TASK PROMPT
All material below is to be reproduced exactly.

⟨

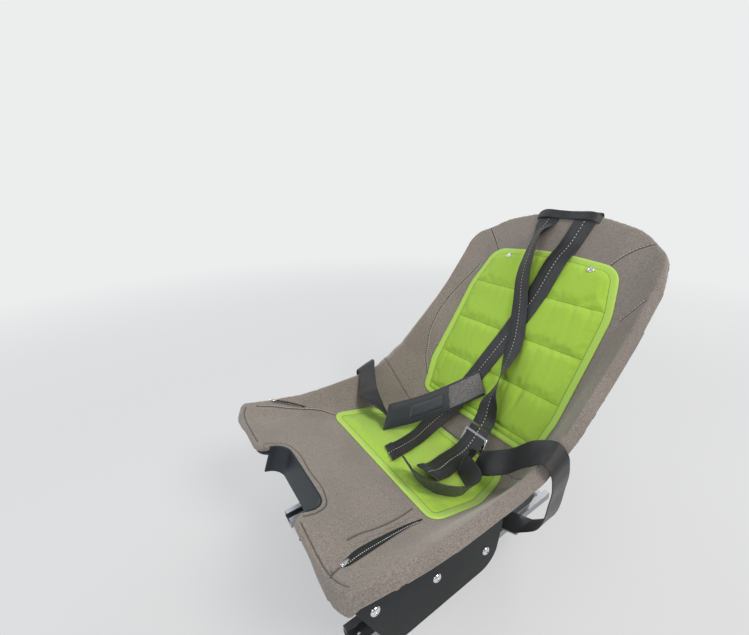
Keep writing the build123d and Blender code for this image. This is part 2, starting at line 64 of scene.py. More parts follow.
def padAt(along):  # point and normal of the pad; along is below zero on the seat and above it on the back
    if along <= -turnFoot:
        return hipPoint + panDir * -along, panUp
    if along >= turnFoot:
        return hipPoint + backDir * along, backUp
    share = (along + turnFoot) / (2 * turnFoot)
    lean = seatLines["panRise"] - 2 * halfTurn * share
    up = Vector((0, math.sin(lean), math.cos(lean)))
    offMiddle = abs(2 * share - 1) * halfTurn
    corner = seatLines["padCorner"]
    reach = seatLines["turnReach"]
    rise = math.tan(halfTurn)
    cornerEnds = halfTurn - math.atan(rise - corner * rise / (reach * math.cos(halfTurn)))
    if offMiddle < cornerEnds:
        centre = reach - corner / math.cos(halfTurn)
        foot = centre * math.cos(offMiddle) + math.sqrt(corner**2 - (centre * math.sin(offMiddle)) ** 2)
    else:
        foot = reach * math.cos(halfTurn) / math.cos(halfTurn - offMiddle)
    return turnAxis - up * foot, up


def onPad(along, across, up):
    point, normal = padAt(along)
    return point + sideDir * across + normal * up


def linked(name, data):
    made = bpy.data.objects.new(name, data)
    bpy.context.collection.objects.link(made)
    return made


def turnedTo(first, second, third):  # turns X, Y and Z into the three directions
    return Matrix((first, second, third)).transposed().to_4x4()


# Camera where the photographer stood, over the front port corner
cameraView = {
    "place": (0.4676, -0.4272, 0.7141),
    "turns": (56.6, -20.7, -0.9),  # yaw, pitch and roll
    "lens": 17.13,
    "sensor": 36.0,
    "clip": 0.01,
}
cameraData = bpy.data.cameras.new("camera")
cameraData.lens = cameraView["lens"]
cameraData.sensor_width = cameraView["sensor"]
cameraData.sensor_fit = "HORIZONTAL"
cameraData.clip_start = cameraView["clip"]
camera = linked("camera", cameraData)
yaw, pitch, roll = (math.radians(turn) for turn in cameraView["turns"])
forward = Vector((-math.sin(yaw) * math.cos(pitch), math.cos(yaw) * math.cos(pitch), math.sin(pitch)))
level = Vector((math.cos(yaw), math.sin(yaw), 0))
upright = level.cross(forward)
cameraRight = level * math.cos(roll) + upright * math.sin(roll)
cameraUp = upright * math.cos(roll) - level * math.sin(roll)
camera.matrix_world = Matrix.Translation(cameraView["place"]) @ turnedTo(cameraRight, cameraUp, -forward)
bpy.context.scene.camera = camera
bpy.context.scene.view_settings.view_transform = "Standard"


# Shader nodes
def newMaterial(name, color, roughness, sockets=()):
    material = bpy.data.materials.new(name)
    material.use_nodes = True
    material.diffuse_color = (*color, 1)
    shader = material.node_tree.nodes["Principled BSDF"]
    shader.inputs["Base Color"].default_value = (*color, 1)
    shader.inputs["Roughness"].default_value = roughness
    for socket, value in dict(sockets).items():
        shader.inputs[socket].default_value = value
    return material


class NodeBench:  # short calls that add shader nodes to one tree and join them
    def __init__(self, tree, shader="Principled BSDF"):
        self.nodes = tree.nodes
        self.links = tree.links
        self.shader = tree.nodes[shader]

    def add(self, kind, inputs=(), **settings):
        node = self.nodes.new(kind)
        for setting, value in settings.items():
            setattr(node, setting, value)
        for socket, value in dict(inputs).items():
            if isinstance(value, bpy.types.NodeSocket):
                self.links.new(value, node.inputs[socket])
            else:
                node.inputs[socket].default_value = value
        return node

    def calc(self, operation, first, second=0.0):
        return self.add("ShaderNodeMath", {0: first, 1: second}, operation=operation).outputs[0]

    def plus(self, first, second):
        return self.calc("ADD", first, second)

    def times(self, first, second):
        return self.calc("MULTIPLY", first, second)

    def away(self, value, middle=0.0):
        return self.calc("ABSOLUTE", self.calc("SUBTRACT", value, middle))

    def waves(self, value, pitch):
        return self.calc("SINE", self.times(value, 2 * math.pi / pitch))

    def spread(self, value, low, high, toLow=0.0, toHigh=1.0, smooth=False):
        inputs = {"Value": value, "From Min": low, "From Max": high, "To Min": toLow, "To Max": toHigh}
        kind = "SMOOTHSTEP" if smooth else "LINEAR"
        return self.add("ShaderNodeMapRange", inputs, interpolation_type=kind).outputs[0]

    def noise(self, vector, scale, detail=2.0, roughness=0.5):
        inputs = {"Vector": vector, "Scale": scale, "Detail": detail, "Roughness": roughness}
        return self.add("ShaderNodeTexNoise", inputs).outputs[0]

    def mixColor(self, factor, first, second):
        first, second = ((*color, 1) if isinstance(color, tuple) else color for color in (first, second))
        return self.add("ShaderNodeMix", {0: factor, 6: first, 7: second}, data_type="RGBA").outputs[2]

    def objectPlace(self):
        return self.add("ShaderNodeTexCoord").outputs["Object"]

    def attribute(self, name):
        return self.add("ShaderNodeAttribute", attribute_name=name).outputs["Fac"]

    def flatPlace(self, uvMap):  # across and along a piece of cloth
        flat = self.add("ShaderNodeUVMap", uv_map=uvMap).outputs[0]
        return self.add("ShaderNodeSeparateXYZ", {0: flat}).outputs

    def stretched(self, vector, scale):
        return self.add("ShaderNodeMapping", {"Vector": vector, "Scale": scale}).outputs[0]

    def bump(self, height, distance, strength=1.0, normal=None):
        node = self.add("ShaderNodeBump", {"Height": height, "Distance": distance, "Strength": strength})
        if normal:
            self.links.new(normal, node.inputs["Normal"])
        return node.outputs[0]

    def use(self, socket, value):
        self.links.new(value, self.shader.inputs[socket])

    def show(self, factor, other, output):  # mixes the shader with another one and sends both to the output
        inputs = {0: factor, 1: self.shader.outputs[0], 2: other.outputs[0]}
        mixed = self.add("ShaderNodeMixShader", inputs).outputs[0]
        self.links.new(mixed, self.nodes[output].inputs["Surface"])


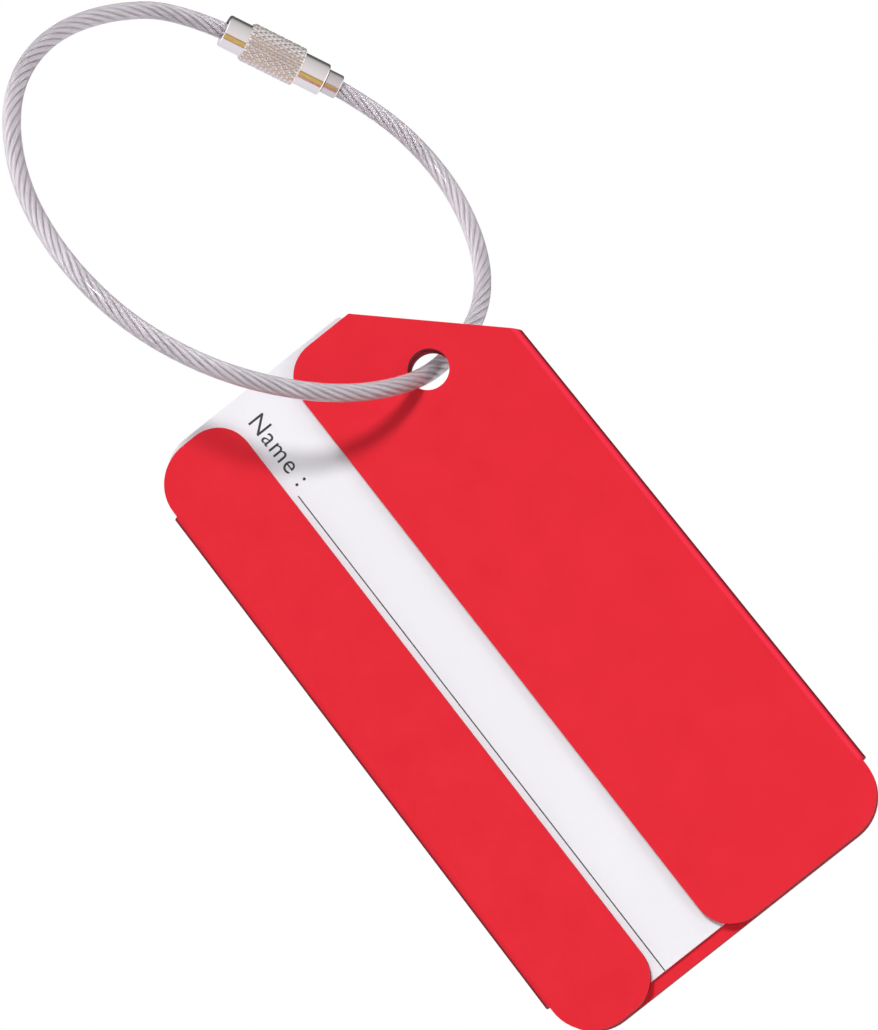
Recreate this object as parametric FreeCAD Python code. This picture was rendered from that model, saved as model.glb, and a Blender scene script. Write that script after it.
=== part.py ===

⟩

ANSWER TO THIS EXERCISE
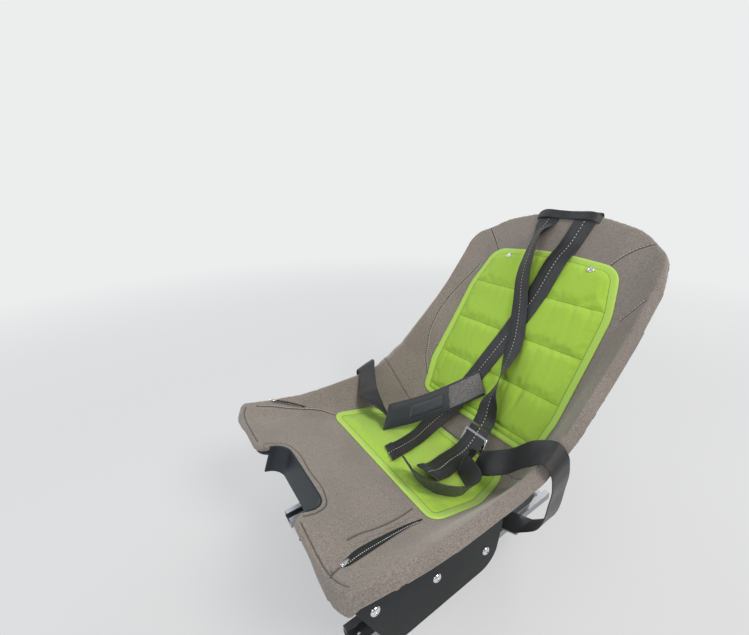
Keep writing the build123d and Blender code for this image. This is part 2, starting at line 64 of scene.py. More parts follow.
def padAt(along):  # point and normal of the pad; along is below zero on the seat and above it on the back
    if along <= -turnFoot:
        return hipPoint + panDir * -along, panUp
    if along >= turnFoot:
        return hipPoint + backDir * along, backUp
    share = (along + turnFoot) / (2 * turnFoot)
    lean = seatLines["panRise"] - 2 * halfTurn * share
    up = Vector((0, math.sin(lean), math.cos(lean)))
    offMiddle = abs(2 * share - 1) * halfTurn
    corner = seatLines["padCorner"]
    reach = seatLines["turnReach"]
    rise = math.tan(halfTurn)
    cornerEnds = halfTurn - math.atan(rise - corner * rise / (reach * math.cos(halfTurn)))
    if offMiddle < cornerEnds:
        centre = reach - corner / math.cos(halfTurn)
        foot = centre * math.cos(offMiddle) + math.sqrt(corner**2 - (centre * math.sin(offMiddle)) ** 2)
    else:
        foot = reach * math.cos(halfTurn) / math.cos(halfTurn - offMiddle)
    return turnAxis - up * foot, up


def onPad(along, across, up):
    point, normal = padAt(along)
    return point + sideDir * across + normal * up


def linked(name, data):
    made = bpy.data.objects.new(name, data)
    bpy.context.collection.objects.link(made)
    return made


def turnedTo(first, second, third):  # turns X, Y and Z into the three directions
    return Matrix((first, second, third)).transposed().to_4x4()


# Camera where the photographer stood, over the front port corner
cameraView = {
    "place": (0.4676, -0.4272, 0.7141),
    "turns": (56.6, -20.7, -0.9),  # yaw, pitch and roll
    "lens": 17.13,
    "sensor": 36.0,
    "clip": 0.01,
}
cameraData = bpy.data.cameras.new("camera")
cameraData.lens = cameraView["lens"]
cameraData.sensor_width = cameraView["sensor"]
cameraData.sensor_fit = "HORIZONTAL"
cameraData.clip_start = cameraView["clip"]
camera = linked("camera", cameraData)
yaw, pitch, roll = (math.radians(turn) for turn in cameraView["turns"])
forward = Vector((-math.sin(yaw) * math.cos(pitch), math.cos(yaw) * math.cos(pitch), math.sin(pitch)))
level = Vector((math.cos(yaw), math.sin(yaw), 0))
upright = level.cross(forward)
cameraRight = level * math.cos(roll) + upright * math.sin(roll)
cameraUp = upright * math.cos(roll) - level * math.sin(roll)
camera.matrix_world = Matrix.Translation(cameraView["place"]) @ turnedTo(cameraRight, cameraUp, -forward)
bpy.context.scene.camera = camera
bpy.context.scene.view_settings.view_transform = "Standard"


# Shader nodes
def newMaterial(name, color, roughness, sockets=()):
    material = bpy.data.materials.new(name)
    material.use_nodes = True
    material.diffuse_color = (*color, 1)
    shader = material.node_tree.nodes["Principled BSDF"]
    shader.inputs["Base Color"].default_value = (*color, 1)
    shader.inputs["Roughness"].default_value = roughness
    for socket, value in dict(sockets).items():
        shader.inputs[socket].default_value = value
    return material


class NodeBench:  # short calls that add shader nodes to one tree and join them
    def __init__(self, tree, shader="Principled BSDF"):
        self.nodes = tree.nodes
        self.links = tree.links
        self.shader = tree.nodes[shader]

    def add(self, kind, inputs=(), **settings):
        node = self.nodes.new(kind)
        for setting, value in settings.items():
            setattr(node, setting, value)
        for socket, value in dict(inputs).items():
            if isinstance(value, bpy.types.NodeSocket):
                self.links.new(value, node.inputs[socket])
            else:
                node.inputs[socket].default_value = value
        return node

    def calc(self, operation, first, second=0.0):
        return self.add("ShaderNodeMath", {0: first, 1: second}, operation=operation).outputs[0]

    def plus(self, first, second):
        return self.calc("ADD", first, second)

    def times(self, first, second):
        return self.calc("MULTIPLY", first, second)

    def away(self, value, middle=0.0):
        return self.calc("ABSOLUTE", self.calc("SUBTRACT", value, middle))

    def waves(self, value, pitch):
        return self.calc("SINE", self.times(value, 2 * math.pi / pitch))

    def spread(self, value, low, high, toLow=0.0, toHigh=1.0, smooth=False):
        inputs = {"Value": value, "From Min": low, "From Max": high, "To Min": toLow, "To Max": toHigh}
        kind = "SMOOTHSTEP" if smooth else "LINEAR"
        return self.add("ShaderNodeMapRange", inputs, interpolation_type=kind).outputs[0]

    def noise(self, vector, scale, detail=2.0, roughness=0.5):
        inputs = {"Vector": vector, "Scale": scale, "Detail": detail, "Roughness": roughness}
        return self.add("ShaderNodeTexNoise", inputs).outputs[0]

    def mixColor(self, factor, first, second):
        first, second = ((*color, 1) if isinstance(color, tuple) else color for color in (first, second))
        return self.add("ShaderNodeMix", {0: factor, 6: first, 7: second}, data_type="RGBA").outputs[2]

    def objectPlace(self):
        return self.add("ShaderNodeTexCoord").outputs["Object"]

    def attribute(self, name):
        return self.add("ShaderNodeAttribute", attribute_name=name).outputs["Fac"]

    def flatPlace(self, uvMap):  # across and along a piece of cloth
        flat = self.add("ShaderNodeUVMap", uv_map=uvMap).outputs[0]
        return self.add("ShaderNodeSeparateXYZ", {0: flat}).outputs

    def stretched(self, vector, scale):
        return self.add("ShaderNodeMapping", {"Vector": vector, "Scale": scale}).outputs[0]

    def bump(self, height, distance, strength=1.0, normal=None):
        node = self.add("ShaderNodeBump", {"Height": height, "Distance": distance, "Strength": strength})
        if normal:
            self.links.new(normal, node.inputs["Normal"])
        return node.outputs[0]

    def use(self, socket, value):
        self.links.new(value, self.shader.inputs[socket])

    def show(self, factor, other, output):  # mixes the shader with another one and sends both to the output
        inputs = {0: factor, 1: self.shader.outputs[0], 2: other.outputs[0]}
        mixed = self.add("ShaderNodeMixShader", inputs).outputs[0]
        self.links.new(mixed, self.nodes[output].inputs["Surface"])


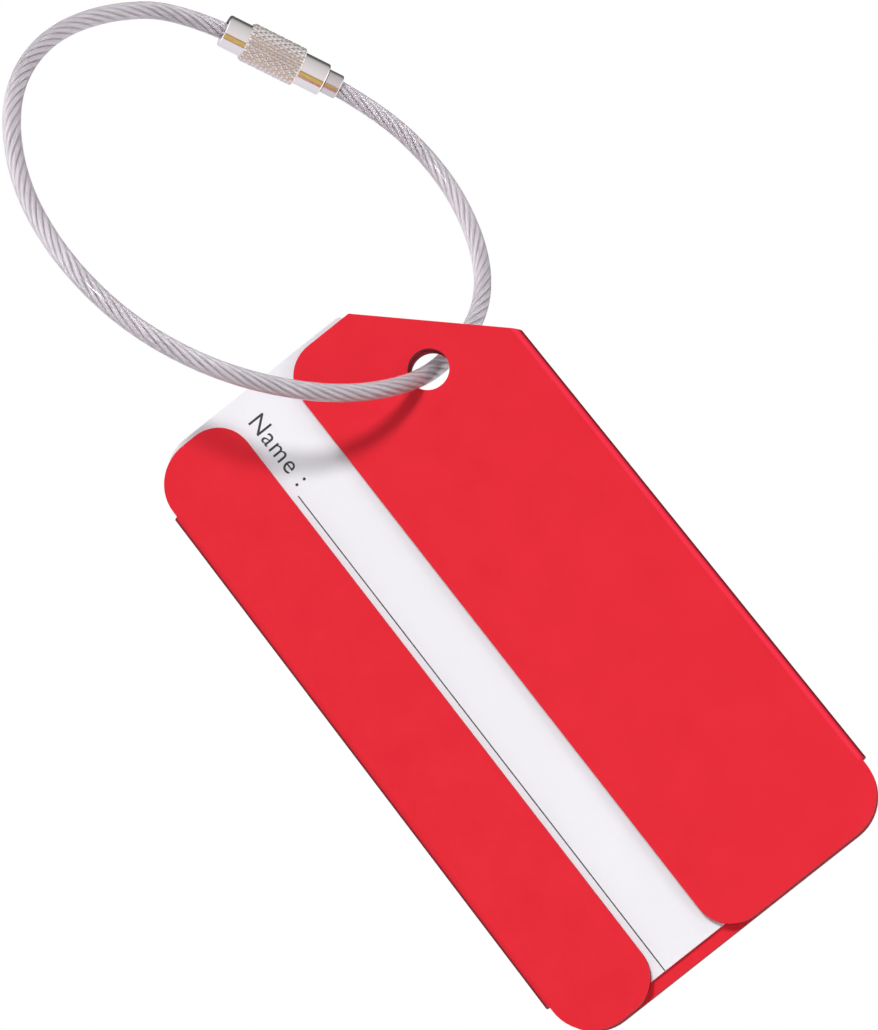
Recreate this object as parametric FreeCAD Python code. This picture was rendered from that model, saved as model.glb, and a Blender scene script. Write that script after it.
=== part.py ===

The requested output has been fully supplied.